I replaced ours a couple-three years ago. Lessons learned:

* There are two basic sensor technologies, ionization and photoelectric. We have a two-story house with about 10 detectors, so I chose to mix things up and ensure I had both types on each level. I wish I knew whether that was actually wise, but it made sense to me. Maybe somebody will chime in.

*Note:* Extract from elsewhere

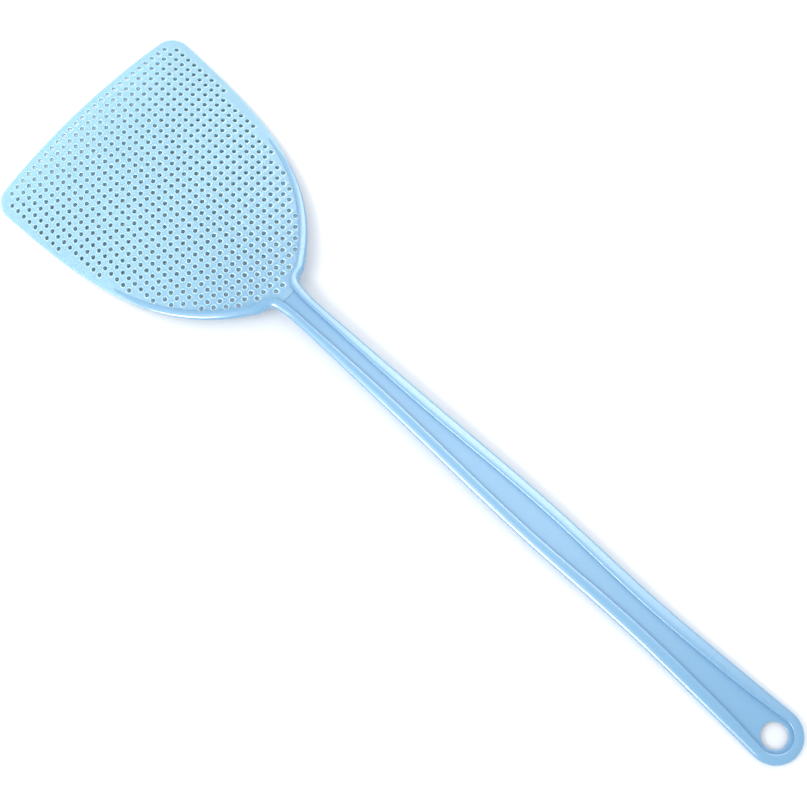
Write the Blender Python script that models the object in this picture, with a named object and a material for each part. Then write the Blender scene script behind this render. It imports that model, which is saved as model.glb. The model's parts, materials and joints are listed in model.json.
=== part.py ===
"""A plastic fly swatter, modelled as the zones that its one moulding is made of.

Frame: +Z up, +Y towards the blade's tip, +X to the right of a hand that holds the handle.
The origin is on the surface that the swatter lies on, below the middle of its length.

The blade is drawn flat and then rolled to its cup, crest up, so its two sides touch the
surface. The handle slopes down from the neck, so the hang end touches the surface as well.
Both are drawn from the neck line, across which the blade bends on the handle: the blade's own
y runs from there to the tip, and a place on the handle is a distance behind that line.
"""

import math

import bmesh
import bpy
from mathutils import Vector
from mathutils.geometry import interpolate_bezier

MM = 0.001

# Clearance between neighbouring zones, and at the neck line, where the blade bends.
GAP = 0.3 * MM
NECK_GAP = 0.15 * MM
BEND_CLEARANCE = math.radians(27.0)

# Blade
BLADE_LENGTH = 138.0 * MM
BLADE_HALF_WIDTH = 59.5 * MM
BLADE_THICKNESS = 1.4 * MM
CORNER_RADIUS = 8.5 * MM
CUP_RADIUS = 200.0 * MM
BORDER_WIDTH = 3.0 * MM
STRIP_WIDTH = 6.0 * MM
TANG_LENGTH = 2.8 * MM
TANG_GAP = 0.8 * MM

# The blade's side: a long convex curve from the corner, then the small fillet of the neck.
# Each is a cubic Bezier of (half width, distance in front of the neck line).
NECK_HALF_WIDTH = 7.6 * MM
SIDE_CURVE = (
    (BLADE_HALF_WIDTH, BLADE_LENGTH - CORNER_RADIUS),
    (58.0 * MM, 61.0 * MM),
    (47.0 * MM, 28.0 * MM),
    (14.5 * MM, 4.7 * MM),
)
FILLET_CURVE = (
    (14.5 * MM, 4.7 * MM),
    (12.8 * MM, 3.5 * MM),
    (7.6 * MM, 4.2 * MM),
    (NECK_HALF_WIDTH, 0.0),
)

# The bead on the blade's edge starts this far in front of the neck line, as thin as the blade,
# and has grown to the rib's section at the neck line.
BEAD_START = 60.0 * MM

# Handle
HOLE_DISTANCE = 278.2 * MM
HOLE_RADIUS = 5.65 * MM
END_RADIUS = 12.0 * MM
END_WEB_RADIUS = 7.6 * MM
WEB_TOP = 0.3 * MM
WEB_BOTTOM = -0.8 * MM
RIB_HALF_HEIGHT = 2.4 * MM
EYE_LENGTH = 13.0 * MM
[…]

* I saved a couple bucks per unit by getting the ones without the front-side battery door. As it turns out, this was foolhardy, because the new units required an adapter to plug into the existing wiring harnesses, and the adapter partially occludes the battery door on the back side, so the adapter must be removed to replace the battery, which not only provides Bonus Annoyance during 3AM battery replacement, but tends to destroy the fragile plastic teeth on the adapter.
posted by Rat Spatula at 6:52 PM on November 7

The British Fire Service has some pretty clear advice, which says that you can use Optical, Ionisation or Heat sensors depending on where you locate them. They have a slight preference for Optical sensors, because they're less likely to be turned off by the occupants for false alarms when the toast gets burnt.
posted by Eleven at 8:03 AM on November 8

Your smoke detector is equipped with a safety feature in which it will randomly beep once it has detected that it has reached end-of-life!

:( Two beeps.

And there are four detectors.

It doesn't really sound like anyone loves theirs so I think we're just going to go with the next model of our current unloved model. I do like the 9V back up just because it forces us to pay them some mind on occasion. Re the app ones: we are accumulating an awful lot of app controlled or app-driven devices or task-assistants and I would just like something with a bit more immediate transparency in this case.

Thanks everyone for helping us figure this out.